Finally social networking Web sites such as Facebook, YouTube, Twitter and MySpace have become useful for something other than posting meaningless thoughts and viewing funny babies. In order to garner support for his valiant cause against the corporate giant Hansen Beverage Co., Matt Nadeau, co-owner of Rock Art Brewery out of Vermont, gathered support from the Internet and various other sources.
According to an MSNBC article, Nadeau’s brewing company, Rock Art, has been steadily brewing its famous beer “Vermonster,” known for its high alcohol content and intense flavor, for a while until Vermonster’s catchy name caught the eye of the Hansen Beverage Co., maker of the popular Monster energy drink. Hansen, in a claim of pure corporate audacity, claimed that the name Vermonster “(will) undoubtedly create a likelihood of confusion and/or dilute” Hansen’s trademark Monster energy drink. With this, it ordered Rock Art to “cease and desist” the production of Vermonster, a notion at which Nadeau scoffed.

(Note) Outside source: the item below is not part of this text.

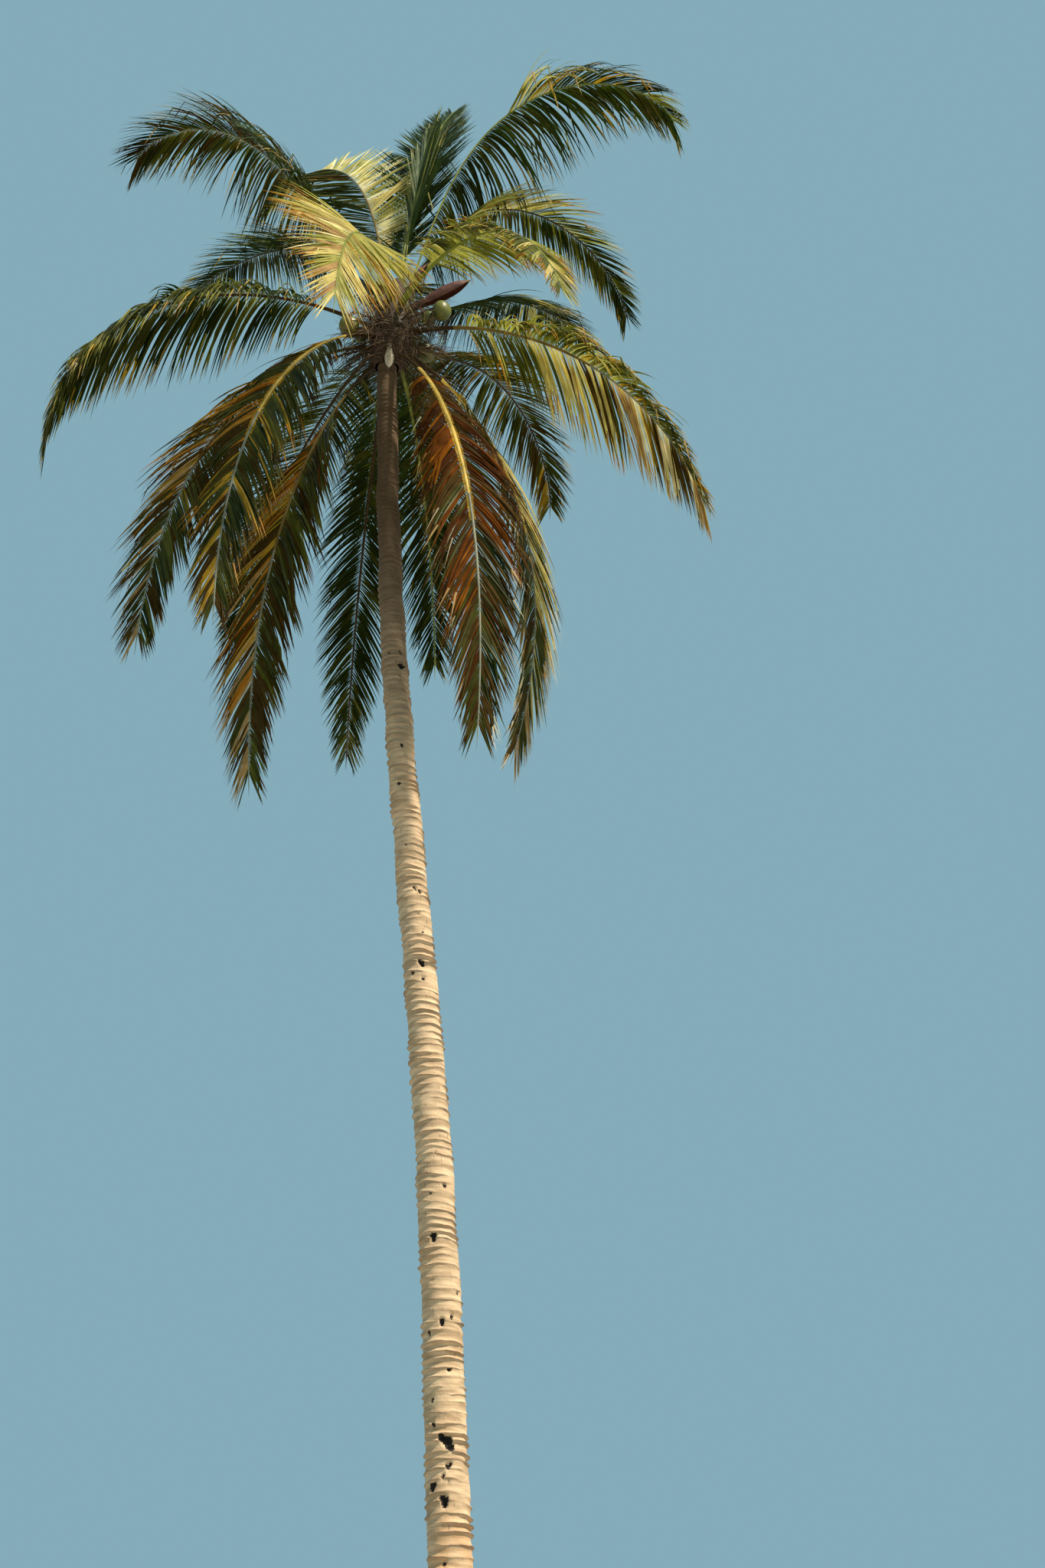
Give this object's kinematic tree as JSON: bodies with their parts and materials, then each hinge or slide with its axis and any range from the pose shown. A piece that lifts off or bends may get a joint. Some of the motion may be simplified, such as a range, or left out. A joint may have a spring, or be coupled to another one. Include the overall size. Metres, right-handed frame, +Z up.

With this frivolous threatening and bullying, corporate entities such as Hansen develop the gall that make them think they can do whatever they want to the little guy. Luckily, Nadeau had the tenacity to stand up against corporate America. Hansen did not expect this resistance from Nadeau and company, so it persisted, threatening frivolous lawsuits that would have bankrupted Nadeau if he attempted to fight back in court.
In order to collect support, Nadeau posted on his Web site the battle cry, “Rock Art Brewery vs. Corporate America.” Other beer drinkers and people with a general distaste for corporate bullying followed suit with a former Hansen/Monster consumer stating on Twitter that “… I’ve stopped buying all Hansen/Monster products until you back off on rockartbrewery.” Another supporter wrote on Twitter, “Cheering for David v. Goliath.”

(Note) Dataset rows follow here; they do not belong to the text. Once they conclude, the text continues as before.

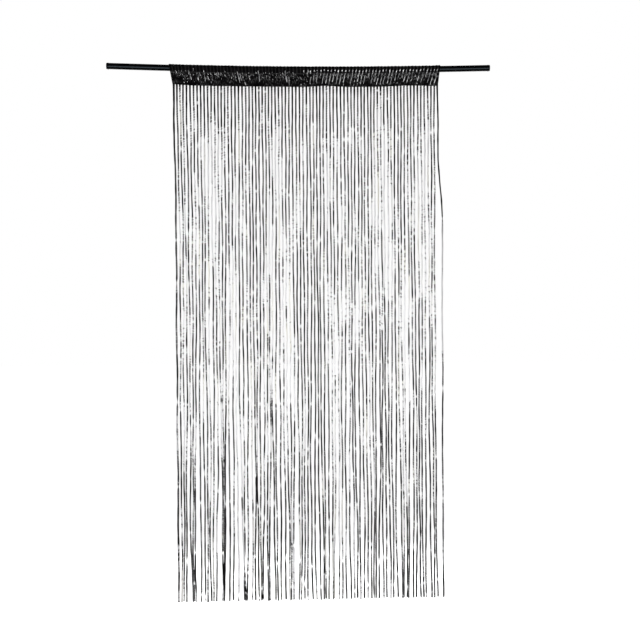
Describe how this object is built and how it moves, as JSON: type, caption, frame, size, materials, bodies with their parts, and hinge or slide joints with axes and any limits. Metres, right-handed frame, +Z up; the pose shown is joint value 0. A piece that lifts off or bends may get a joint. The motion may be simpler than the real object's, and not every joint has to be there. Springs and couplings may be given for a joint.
{
  "type": "string curtain on rod",
  "caption": "Curtain of loose black and silver tape strings under a ribbed knitted heading, hung by its pocket on a plain round rod.",
  "frame": {"origin": "centre of the rod's left end face, seen from the front", "axes": "+X along the rod from its left end to its right end, +Z up, -Y towards the room"},
  "size_m": [1.432, 0.0282, 2.0025],
  "materials": {
    "rod_enamel": "gloss black enamel",
    "heading_knit": "black warp knit with silver thread",
    "string_tape": "flat black tape with silver thread"
  },
  "bodies": {
    "root": {"rod": "rod_enamel", "heading": "heading_knit", "strings": "string_tape"}
  },
  "joints": []
}
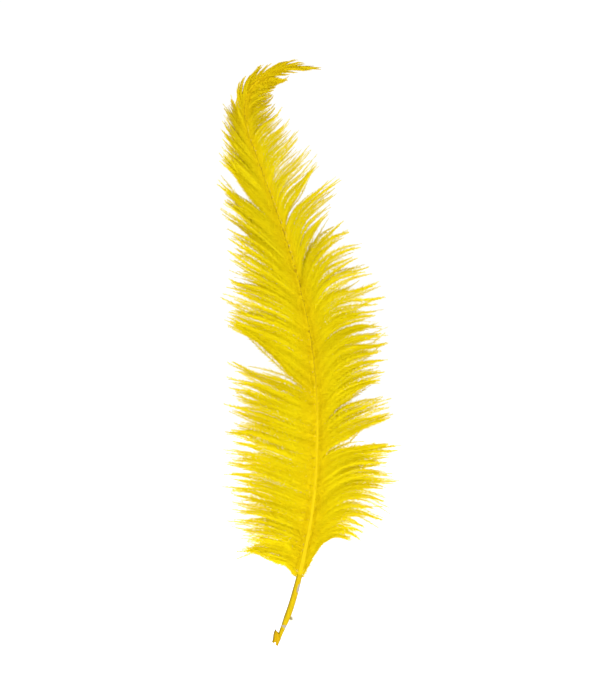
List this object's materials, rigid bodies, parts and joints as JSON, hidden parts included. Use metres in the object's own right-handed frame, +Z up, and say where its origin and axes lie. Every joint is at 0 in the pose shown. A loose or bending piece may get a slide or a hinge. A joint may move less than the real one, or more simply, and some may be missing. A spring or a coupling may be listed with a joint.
{
  "type": "ostrich plume",
  "caption": "Dyed ostrich plume: hollow quill, tapering shaft that curls over at the top, and soft vanes of barbs in separate locks.",
  "frame": {"origin": "centre of the quill's cut end, where the plume is held", "axes": "+Z up the plume from the quill to the curl, +X across the vane towards the side the tip curls to, -Y out of the plume's face towards the viewer"},
  "size_m": [0.1415, 0.0289, 0.4699],
  "materials": {
    "dyed_barbs": "matte",
    "dyed_shaft": "satin",
    "quill_horn": "satin",
    "pith": "matte",
    "down": "matte"
  },
  "bodies": {
    "quill": {"calamus_tube": "quill_horn", "pulp_caps": "pith", "sheath_stub": "dyed_shaft", "down_bit": "down", "shaft_cortex_1": "dyed_shaft", "shaft_pith_1": "pith", "left_lock_01": "dyed_barbs", "left_lock_02": "dyed_barbs", "left_lock_03": "dyed_barbs", "left_lock_04": "dyed_barbs", "left_lock_05": "dyed_barbs", "right_lock_01": "dyed_barbs", "right_lock_02": "dyed_barbs", "right_lock_03": "dyed_barbs", "right_lock_04": "dyed_barbs", "right_lock_05": "dyed_barbs"},
    "lower_shaft": {"shaft_cortex_2": "dyed_shaft", "shaft_pith_2": "pith", "left_lock_06": "dyed_barbs", "left_lock_07": "dyed_barbs", "left_lock_08": "dyed_barbs", "left_lock_09": "dyed_barbs", "right_lock_06": "dyed_barbs", "right_lock_07": "dyed_barbs", "right_lock_08": "dyed_barbs", "right_lock_09": "dyed_barbs", "right_lock_10": "dyed_barbs"},
    "middle_shaft": {"shaft_cortex_3": "dyed_shaft", "left_lock_10": "dyed_barbs", "left_lock_11": "dyed_barbs", "left_lock_12": "dyed_barbs", "left_lock_13": "dyed_barbs", "left_lock_14": "dyed_barbs", "right_lock_11": "dyed_barbs", "right_lock_12": "dyed_barbs", "right_lock_13": "dyed_barbs", "right_lock_14": "dyed_barbs", "right_lock_15": "dyed_barbs"},
    "upper_shaft": {"shaft_cortex_4": "dyed_shaft", "left_lock_15": "dyed_barbs", "left_lock_16": "dyed_barbs", "left_lock_17": "dyed_barbs", "right_lock_16": "dyed_barbs", "right_lock_17": "dyed_barbs", "right_lock_18": "dyed_barbs"},
    "shaft_tip": {"shaft_cortex_5": "dyed_shaft", "crest_outer": "dyed_barbs", "crest_inner": "dyed_barbs", "left_lock_18": "dyed_barbs", "right_lock_19": "dyed_barbs", "right_lock_20": "dyed_barbs", "right_lock_21": "dyed_barbs"}
  },
  "joints": [
    {"name": "lower_flex", "type": "hinge", "parent": "quill", "child": "lower_shaft", "pos_m": [0.03243, -0.00573, 0.14552], "axis": [0.9989, 0, -0.046], "range_deg": [-6, 6], "stiffness_Nm_per_rad": 0.2},
    {"name": "middle_flex", "type": "hinge", "parent": "lower_shaft", "child": "middle_shaft", "pos_m": [0.02859, -0.00575, 0.24029], "axis": [0.9891, 0, 0.1471], "range_deg": [-10, 10], "stiffness_Nm_per_rad": 0.07},
    {"name": "upper_flex", "type": "hinge", "parent": "middle_shaft", "child": "upper_shaft", "pos_m": [0.0068, -0.00326, 0.32745], "axis": [0.9516, 0, 0.3072], "range_deg": [-15, 15], "stiffness_Nm_per_rad": 0.016},
    {"name": "tip_flex", "type": "hinge", "parent": "upper_shaft", "child": "shaft_tip", "pos_m": [-0.01999, 0.00182, 0.40264], "axis": [0.941, 0, 0.3385], "range_deg": [-24, 24], "stiffness_Nm_per_rad": 0.004}
  ]
}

Along with these modern day Sons of Liberty, Nadeau got his message to the whole global network with a viral video on YouTube stating his plight, and that he would not give up, no matter the cost.

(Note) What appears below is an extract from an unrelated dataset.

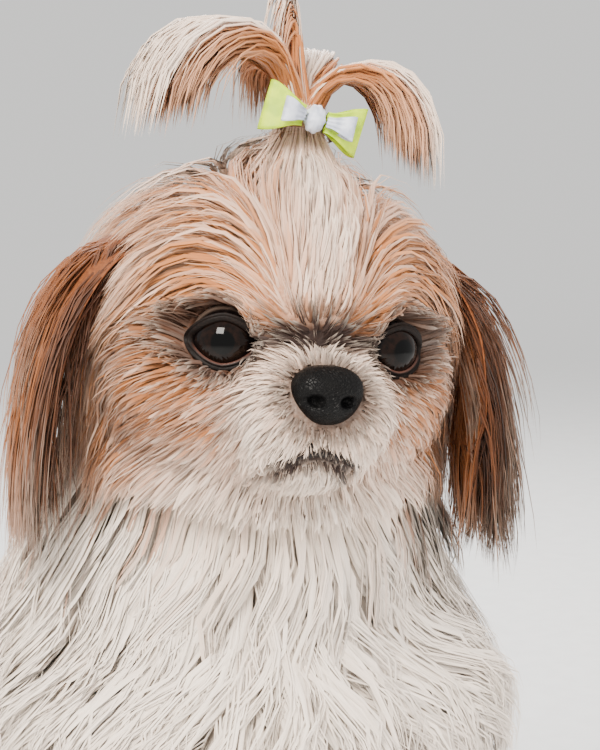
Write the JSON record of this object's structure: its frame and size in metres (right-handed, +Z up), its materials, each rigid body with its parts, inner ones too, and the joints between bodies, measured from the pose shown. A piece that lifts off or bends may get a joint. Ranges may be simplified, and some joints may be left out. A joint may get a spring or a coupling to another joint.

Nadeau’s wielding of the techno-media, stores in Vermont boycotting Monster energy drinks, and a never-give-up-attitude allowed him to “beat” Hansen.
In a settlement resulting from Nadeau’s creative supporters and the Internet, Hansen and Rock Art Brewing Company agreed on a deal with a few stipulations. Hansen would no longer pursue Nadeau and his Vermonster beer as long as Rock Art never entered the energy drink business, which he never intended anyway.
So, the next time you gulp down that Monster before your 9 a.m. class, think of the small brewing company that beat Hansen down with the Internet and old-fashioned support. Hansen may have deep pockets, but Monster is part of a lifeless corporation that in this case succumbed to overwhelming support.
Danny Peters is a junior psychology major from Fort Worth.